#### Task brief
Start at the line that has "notch and neck" and stop at the line that has "bpy.data.objects.remove(obj)". Print those lines and all lines between them exactly, and nothing more.
════════════════════
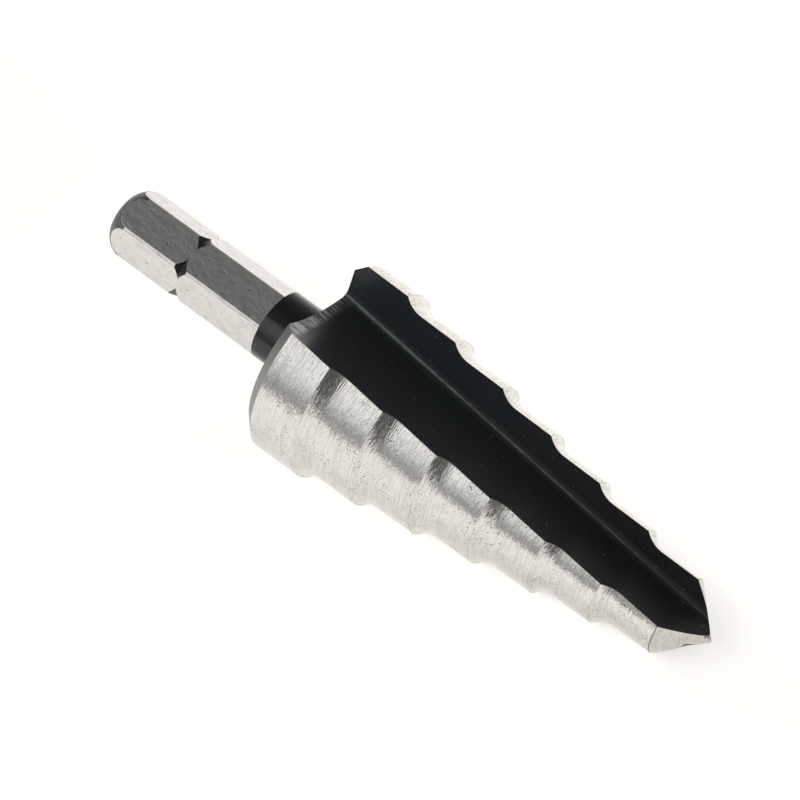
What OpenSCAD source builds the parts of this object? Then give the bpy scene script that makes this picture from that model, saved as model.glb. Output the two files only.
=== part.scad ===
// Step drill with two straight flutes and a hex shank.
// It is drawn along +X with the point forward, its axis on the X axis.
// Then it is laid on the table as it comes to rest: on the edges of one flute,
// with the other flute up and the shank clear of the table.

/* [Steps] */
// Diameter of the largest step
d_large = 20; // [18:0.5:22]
// Diameter of the smallest step
d_small = 8; // [7:0.5:9]
// Number of steps
steps = 7; // [6:1:8]
// Length of each step
step_len = 6; // [5:0.25:7]
// Radius of the hollow shoulder between two steps
shoulder_r = 2.25; // [1.6:0.05:3]
// Length of the bevel at the back of the largest step
back_bevel = 1.2; // [0.6:0.1:2]
// Included angle of the point
point_angle = 90; // [80:1:100]
// How far each land falls away from its cutting edge, as the offset of its centre
relief = 0.15; // [0.05:0.01:0.4]

/* [Flutes] */
// Height of the straight part of a flute's back wall, square to the cutting face
wall_h = 1.9; // [1:0.1:3]
// Radius of the bend above it, by which the wall leans in over the cutting face
wall_r = 18; // [15:0.5:24]
// Radius at the root of a flute
root_r = 0.8; // [0.3:0.1:1.2]
// Distance of the cutting face from the axis, at the smallest step's corner
face_offset = 1.55; // [1.3:0.05:1.7]
// Distance of the root from the axis along the cutting face, at the same corner
root_offset = 0.91; // [0.71:0.05:1.11]
// Slope of the root away from the axis, towards the shank
root_rise = 5.7; // [5:0.1:6.5]
// Lean of the cutting face, towards the shank
face_lean = 2.3; // [1:0.1:3]

/* [Shank] */
// Width across the flats of the hex
hex_af = 6.3; // [6:0.05:6.5]
// Turn of the hex about the axis
hex_turn = 4.5; // [0:0.5:30]
// Length of the hex
hex_len = 18.2; // [15:0.2:25]
// Diameter of the bar that the hex and the neck are cut from
bar_d = 7.1; // [7:0.05:7.2]
// Length of the round neck behind the steps
neck_len = 4.2; // [2:0.1:6]
// Length of the rounding at the end of the hex
end_len = 1.8; // [1:0.1:2]
// Radius of the flat at the end of the hex
end_r = 2.6; // [2.2:0.1:2.8]
// Distance of the locking notch from the end
notch_at = 8.7; // [6:0.1:10]
// Width of the locking notch at the corners of the hex
notch_w = 1.3; // [1:0.1:2]
// Depth of the locking notch at the corners of the hex
notch_depth = 0.34; // [0.2:0.02:0.5]

/* [Hidden] */
$fn = 96;
eps = 0.01;
bar_r = bar_d / 2;
drop = (d_large - d_small) / 2 / (steps - 1);
back_x = hex_len + neck_len;
last_x = back_x + steps * step_len;
point_len = d_small / 2 / tan(point_angle / 2);
tip_x = last_x + point_len;
// Foremost place of the point, where the two lands' cones meet
top_x = last_x + (land_r(steps - 1) - relief) / tan(point_angle / 2);
cut_len = tip_x - back_x;
// Length of the shoulder's arc, from the corner to where it runs into the next step
shoulder_len = sqrt(shoulder_r * shoulder_r - (shoulder_r - drop) * (shoulder_r - drop));
// Width of the notch's V one millimetre outside the bar
mouth_w = notch_w * (1 + 1 / notch_depth);
end_arc_r = (end_len * end_len + (bar_r - end_r) * (bar_r - end_r)) / 2 / (bar_r - end_r);

// Nominal radius of step i, counted from the shank
function step_r(i) = d_large / 2 - drop * i;
// Place of the front corner of step i
function step_x(i) = back_x + step_len * (i + 1);
// Height of the cutting face, and distance of the root along it, at x
function face_z(x) = -face_offset - (last_x - x) * tan(face_lean);
function root_y(x) = root_offset + (last_x - x) * tan(root_rise) / cos(face_lean);
// Line of the flute's own section at an angle to the cutting face, seen in a section
// across the axis
function across_axis(angle) = [
    cos(angle) / cos(root_rise) - sin(angle) * tan(face_lean) * tan(root_rise),
    sin(angle) / cos(face_lean)
];
// Point of a flute's back wall at height v above the cutting face, as [y, z] at x
function wall(x, v) =
    [root_y(x), face_z(x)]
    + (wall_r - sqrt(wall_r * wall_r - pow(max(v - wall_h, 0), 2))) * across_axis(0)
    + v * across_axis(90);
// Cutting corner of step i, as [y, z]
function lead(i) =
    let (z = face_z(step_x(i)))
    [sqrt(pow(step_r(i), 2) - z * z), z];
// Radius about the offset centre that takes the land of step i through its cutting corner
function land_r(i) = norm(lead(i) - [0, relief]);
// Height at which the back wall meets the land of step i, found by halving
function heel_v(i, low, high, tries) =
    let (v = (low + high) / 2)
    tries == 0 ? v
    : norm(wall(step_x(i), v) + [0, relief]) < land_r(i) ? heel_v(i, v, high, tries - 1)
    : heel_v(i, low, v, tries - 1);
// Rear corner of the land on the other side of the flute, as [y, z]
function heel(i) = wall(step_x(i), heel_v(i, 0, wall_h + 0.9 * wall_r, 30));

// Corners that touch the table, all on the lower flute
rest_a = [step_x(0), -heel(0)[0], -heel(0)[1]];
rest_b = [step_x(1), -lead(1)[0], -lead(1)[1]];
rest_c = [step_x(2), -lead(2)[0], -lead(2)[1]];
// Directions of the table's height, of its length along the drill and of its width
rest_n = cross(rest_b - rest_a, rest_c - rest_a);
up = rest_n / norm(rest_n);
along = [1 - up[0] * up[0], -up[0] * up[1], -up[0] * up[2]] / sqrt(1 - up[0] * up[0]);
across = cross(up, along);
// Middle of the laid drill's length
mid = (along[0] * top_x + up[0] * end_r) / 2;

// Outline of the steps and the point, as radius against length
module step_outline() {
    difference() {
        union() {
            for (i = [0 : steps - 1])
                translate([0, step_x(i) - step_len])
                    square([land_r(i), step_len]);
            for (i = [0 : steps - 2])
                translate([0, step_x(i) - eps])
                    square([land_r(i), shoulder_len + eps]);
            polygon([
                [0, last_x - eps],
                [land_r(steps - 1), last_x - eps],
                [land_r(steps - 1), last_x],
                [0, last_x + land_r(steps - 1) / tan(point_angle / 2)]
            ]);
        }
        for (i = [0 : steps - 2])
            translate([land_r(i + 1) + shoulder_r, step_x(i) + shoulder_len])
                circle(shoulder_r);
        // bevel at the back of the largest step
        translate([land_r(0), back_x])
            rotate(45)
                square(back_bevel * sqrt(2), center = true);
    }
}

// Steps turned about a centre that sits off the axis, so that the land falls away
module relieved_steps(side) {
    translate([0, 0, side * relief])
        rotate([0, 90, 0])
            rotate_extrude()
                step_outline();
}

// Section of one flute, open to +X and +Y: a square corner at the origin with a rounded
// root and a back wall that bends in over the cutting face
module flute_section(reach) {
    difference() {
        square(reach);
        difference() {
            square(root_r);
            translate([root_r, root_r])
                circle(root_r);
        }
        difference() {
            translate([0, wall_h])
                square(wall_r);
            translate([wall_r, wall_h])
                circle(wall_r);
        }
    }
}

// One flute, cut along a line that climbs from the point to the neck
module flute() {
    run = cut_len + 20;
    translate([last_x, root_offset, -face_offset])
        rotate([0, -face_lean, 0])
            rotate([0, 0, -root_rise])
                translate([-cut_len - 6, 0, 0])
                    rotate([90, 0, 90])
                        linear_extrude(run)
                            flute_section(2 * d_large);
}

module cutting_body() {
    difference() {
        intersection() {
            relieved_steps(1);
            relieved_steps(-1);
        }
        for (turn = [0, 180])
            rotate([turn, 0, 0])
                flute();
    }
}

// Outline of the bar: rounded end, locking notch and neck
module bar_outline() {
    difference() {
        square([bar_r, back_x + 1]);
        // rounding at the end
        difference() {
            translate([end_r, -1])
                square([bar_r, 1 + end_len]);
            translate([bar_r - end_arc_r, end_len])
                circle(end_arc_r);
        }
        // locking notch, a V drawn one millimetre past the bar
        translate([bar_r, notch_at])
            polygon([[-notch_depth, 0], [1, -mouth_w / 2], [1, mouth_w / 2]]);
    }
}

module shank() {
    difference() {
        rotate([0, 90, 0])
            rotate_extrude()
                bar_outline();
        for (k = [0 : 5])
            rotate([60 * k + hex_turn, 0, 0])
                translate([-1, -bar_d, hex_af / 2])
                    cube([hex_len + 1, 2 * bar_d, bar_d]);
    }
}

module step_drill() {
    color("silver")
        multmatrix([
            [along[0], along[1], along[2], -mid],
            [across[0], across[1], across[2], 0],
            [up[0], up[1], up[2], -up * rest_a]
        ]) {
            cutting_body();
            shank();
        }
}

step_drill();
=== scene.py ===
"""Step drill lying on the edges of one flute, on a pale table under soft studio light."""

import logging
import math
from dataclasses import dataclass, replace
from enum import Enum
from typing import Optional, Sequence, Union

import bpy
from mathutils import Matrix, Vector

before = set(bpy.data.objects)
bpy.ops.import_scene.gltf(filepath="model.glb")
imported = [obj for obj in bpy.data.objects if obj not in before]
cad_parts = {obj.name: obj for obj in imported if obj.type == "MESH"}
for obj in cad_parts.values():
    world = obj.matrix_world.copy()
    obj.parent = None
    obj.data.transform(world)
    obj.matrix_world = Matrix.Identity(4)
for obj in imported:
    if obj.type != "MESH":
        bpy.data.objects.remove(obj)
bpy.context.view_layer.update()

LOG = logging.getLogger("step_drill")
MM = 0.001

Socket = bpy.types.NodeSocket
Feed = Union[Socket, float, Sequence[float]]
Colour = tuple[float, float, float]
Span = tuple[float, float]
Fade = tuple[float, float, float, float]


class Region(Enum):
    """Stretch of the drill that carries a finish of its own."""

    HEX = "hex bar"
    END = "rounding and end face of the hex"
    NOTCH = "locking notch"
    NECK = "neck"
    BACK = "bevel and back of the largest step"
    LAND = "lands and shoulders"
    POINT = "point"
    FLUTE = "flutes"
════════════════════
#### Answer for this exercise
// Outline of the bar: rounded end, locking notch and neck
module bar_outline() {
    difference() {
        square([bar_r, back_x + 1]);
        // rounding at the end
        difference() {
            translate([end_r, -1])
                square([bar_r, 1 + end_len]);
            translate([bar_r - end_arc_r, end_len])
                circle(end_arc_r);
        }
        // locking notch, a V drawn one millimetre past the bar
        translate([bar_r, notch_at])
            polygon([[-notch_depth, 0], [1, -mouth_w / 2], [1, mouth_w / 2]]);
    }
}

module shank() {
    difference() {
        rotate([0, 90, 0])
            rotate_extrude()
                bar_outline();
        for (k = [0 : 5])
            rotate([60 * k + hex_turn, 0, 0])
                translate([-1, -bar_d, hex_af / 2])
                    cube([hex_len + 1, 2 * bar_d, bar_d]);
    }
}

module step_drill() {
    color("silver")
        multmatrix([
            [along[0], along[1], along[2], -mid],
            [across[0], across[1], across[2], 0],
            [up[0], up[1], up[2], -up * rest_a]
        ]) {
            cutting_body();
            shank();
        }
}

step_drill();
=== scene.py ===
"""Step drill lying on the edges of one flute, on a pale table under soft studio light."""

import logging
import math
from dataclasses import dataclass, replace
from enum import Enum
from typing import Optional, Sequence, Union

import bpy
from mathutils import Matrix, Vector

before = set(bpy.data.objects)
bpy.ops.import_scene.gltf(filepath="model.glb")
imported = [obj for obj in bpy.data.objects if obj not in before]
cad_parts = {obj.name: obj for obj in imported if obj.type == "MESH"}
for obj in cad_parts.values():
    world = obj.matrix_world.copy()
    obj.parent = None
    obj.data.transform(world)
    obj.matrix_world = Matrix.Identity(4)
for obj in imported:
    if obj.type != "MESH":
        bpy.data.objects.remove(obj)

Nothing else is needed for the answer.